The twins believe it is their sincerity which has endeared a lot of people to them.
Lisa explained: “We are open about the fact we are on this learning journey too and we’re very honest about telling people the science in this market is still very early days and that human health is very nuanced so the story is always more complex than it first appears."
She added that many consumers are so early in their education journey that many will even struggle with the notion that their microbiome benefits from a wider variety of foods.
“The concept of addition rather than restriction is still a difficult one for consumers," Lisa explained. "People often think they need to be dairy free and gluten free and whatever else in order to stay healthy so the idea of having variety is in competition with what they currently believe. That’s the first hurdle to overcome before we even get on to discussing probiotics and prebiotics.
“For the moment, it’s about taking small steps – we aren’t going to get people passionate about short chain fatty acids but we can help people get up the first rung of the ladder.”
Kantowski pointed out that one big issue for the industry is that there isn’t one regulatory definition of what a prebiotic is, so the GPA has created one – "A nutritional product and/or ingredient selectively utilised in the microbiome producing health benefits".
She added that there are three key ways that a prebiotic will support the microbiome - support and feed, increase and produce, or balance and optimise - and all three of those functions are important to communicate to consumers.
Lisa and Alana said the phrase ‘prebiotics feed the good gut bacteria’ tends to be a comprehensible notion for most of the consumers they speak to and for consumers who are very new to the category sometimes it's better to stick to that basic phrase rather than confusing with any further information.
Kara Landau, founder of the brand Uplift Food which sells prebiotic snacks and powder, agreed the messaging needs to remain simple until the category is better established and consumers better educated.
“Using the term ‘feed’ or ‘acts as the fuel’ are the simplest words to use that people can wrap their heads around. Unfortunately that doesn’t cover all three of the ways they support the microbiome but with where consumers are currently at, that is the messaging I would use.
“When you’re talking to health professionals or people in the medical space you can start to go into the production of short chain fatty acids (SCFA) and effects of specific strains of bacteria.”
She agreed with the twins that social media, particularly Instagram, is a great place to take the gut health conversation. She creates a lot of free publicity for her brand on this channel through her network of influencers and dietitians who have large online followings. She said many of her connections are happy to talk about gut health whether that be via social media posts, face-to-face events, online conferences or Instagram Q&As.
“That’s an authentic way to spread the message and social media is a great space to utilise as it’s important to connect with young dietitians as they will be the ones providing nutrition advice to the next generation.
“I also find that they are usually very keen to work with me and discuss gut health because it feels like a very progressive subject – it puts them ahead of the health curve.”

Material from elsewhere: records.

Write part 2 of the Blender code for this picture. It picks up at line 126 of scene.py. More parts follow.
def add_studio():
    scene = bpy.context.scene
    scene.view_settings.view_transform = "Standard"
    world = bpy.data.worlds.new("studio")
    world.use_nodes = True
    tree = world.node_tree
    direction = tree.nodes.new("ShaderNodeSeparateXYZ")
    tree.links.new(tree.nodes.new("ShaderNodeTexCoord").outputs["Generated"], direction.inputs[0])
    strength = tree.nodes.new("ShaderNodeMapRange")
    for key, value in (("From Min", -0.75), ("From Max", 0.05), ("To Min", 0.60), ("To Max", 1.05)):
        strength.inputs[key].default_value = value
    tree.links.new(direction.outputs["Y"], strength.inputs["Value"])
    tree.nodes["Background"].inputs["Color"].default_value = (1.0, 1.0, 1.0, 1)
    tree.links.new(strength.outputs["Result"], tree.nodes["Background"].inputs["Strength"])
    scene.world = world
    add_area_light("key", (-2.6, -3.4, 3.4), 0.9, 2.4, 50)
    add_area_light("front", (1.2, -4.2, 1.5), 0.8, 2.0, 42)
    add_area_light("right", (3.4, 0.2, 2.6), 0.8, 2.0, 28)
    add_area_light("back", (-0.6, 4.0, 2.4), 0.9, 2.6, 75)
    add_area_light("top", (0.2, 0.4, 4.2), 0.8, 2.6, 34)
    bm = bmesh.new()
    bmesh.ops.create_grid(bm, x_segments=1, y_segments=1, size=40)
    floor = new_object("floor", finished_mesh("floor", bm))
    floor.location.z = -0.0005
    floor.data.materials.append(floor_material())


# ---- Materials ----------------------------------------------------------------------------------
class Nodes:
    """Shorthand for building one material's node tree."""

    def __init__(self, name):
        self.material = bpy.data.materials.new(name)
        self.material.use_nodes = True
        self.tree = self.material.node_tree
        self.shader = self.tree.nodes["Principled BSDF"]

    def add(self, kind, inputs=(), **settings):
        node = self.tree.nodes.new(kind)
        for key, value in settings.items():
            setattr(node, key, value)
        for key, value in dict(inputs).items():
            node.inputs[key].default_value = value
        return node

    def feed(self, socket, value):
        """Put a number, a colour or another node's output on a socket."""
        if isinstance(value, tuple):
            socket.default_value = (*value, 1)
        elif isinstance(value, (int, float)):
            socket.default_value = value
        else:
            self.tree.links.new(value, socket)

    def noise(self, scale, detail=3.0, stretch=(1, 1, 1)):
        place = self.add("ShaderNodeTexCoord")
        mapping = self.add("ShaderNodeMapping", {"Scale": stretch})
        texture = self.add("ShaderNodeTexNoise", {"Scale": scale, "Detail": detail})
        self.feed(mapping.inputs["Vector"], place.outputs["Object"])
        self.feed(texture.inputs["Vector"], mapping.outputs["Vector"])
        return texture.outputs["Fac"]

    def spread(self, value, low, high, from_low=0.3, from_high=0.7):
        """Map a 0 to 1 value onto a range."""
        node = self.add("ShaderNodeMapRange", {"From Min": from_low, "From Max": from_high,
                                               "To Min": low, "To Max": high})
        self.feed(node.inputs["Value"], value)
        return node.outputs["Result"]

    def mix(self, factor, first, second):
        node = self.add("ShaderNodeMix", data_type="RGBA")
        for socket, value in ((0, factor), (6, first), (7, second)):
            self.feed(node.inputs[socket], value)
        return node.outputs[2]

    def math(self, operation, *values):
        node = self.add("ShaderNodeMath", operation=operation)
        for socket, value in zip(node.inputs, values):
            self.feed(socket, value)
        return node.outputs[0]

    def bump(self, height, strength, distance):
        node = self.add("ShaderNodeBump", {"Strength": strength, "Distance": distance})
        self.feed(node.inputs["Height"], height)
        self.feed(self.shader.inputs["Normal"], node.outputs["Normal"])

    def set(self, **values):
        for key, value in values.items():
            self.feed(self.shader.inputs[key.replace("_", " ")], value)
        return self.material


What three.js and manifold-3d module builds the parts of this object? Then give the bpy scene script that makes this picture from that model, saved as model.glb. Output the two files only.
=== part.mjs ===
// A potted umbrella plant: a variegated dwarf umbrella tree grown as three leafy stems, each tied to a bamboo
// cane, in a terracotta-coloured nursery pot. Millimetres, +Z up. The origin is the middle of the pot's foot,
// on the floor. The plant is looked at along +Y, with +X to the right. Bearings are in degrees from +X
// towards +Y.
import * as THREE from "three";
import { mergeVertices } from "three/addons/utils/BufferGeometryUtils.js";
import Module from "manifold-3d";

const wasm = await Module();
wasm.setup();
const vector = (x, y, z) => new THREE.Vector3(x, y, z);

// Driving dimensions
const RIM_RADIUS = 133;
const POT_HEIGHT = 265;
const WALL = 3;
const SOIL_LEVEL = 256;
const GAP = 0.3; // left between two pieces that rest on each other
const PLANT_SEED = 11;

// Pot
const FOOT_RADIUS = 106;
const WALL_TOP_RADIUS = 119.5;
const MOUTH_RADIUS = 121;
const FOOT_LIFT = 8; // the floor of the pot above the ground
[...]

She added that there are three key communication strategies that Uplift uses to communicate the health benefits of the prebiotics in its products.
“Firstly, we connect prebiotics with another ingredient that consumers understand – such as probiotics or fibre.
“Secondly, we associate prebiotics with something positive – we do this with out product names like ‘gut happy cookie’ and ‘the daily uplifter’, and positive imagery.
“Thirdly, we talk about the ingredients from which we source our prebiotics, such as tapioca fiber and kiwi powder, because these are a lot more tangible to a consumer. We also provide imagery of the ingredients on pack and in marketing materials.”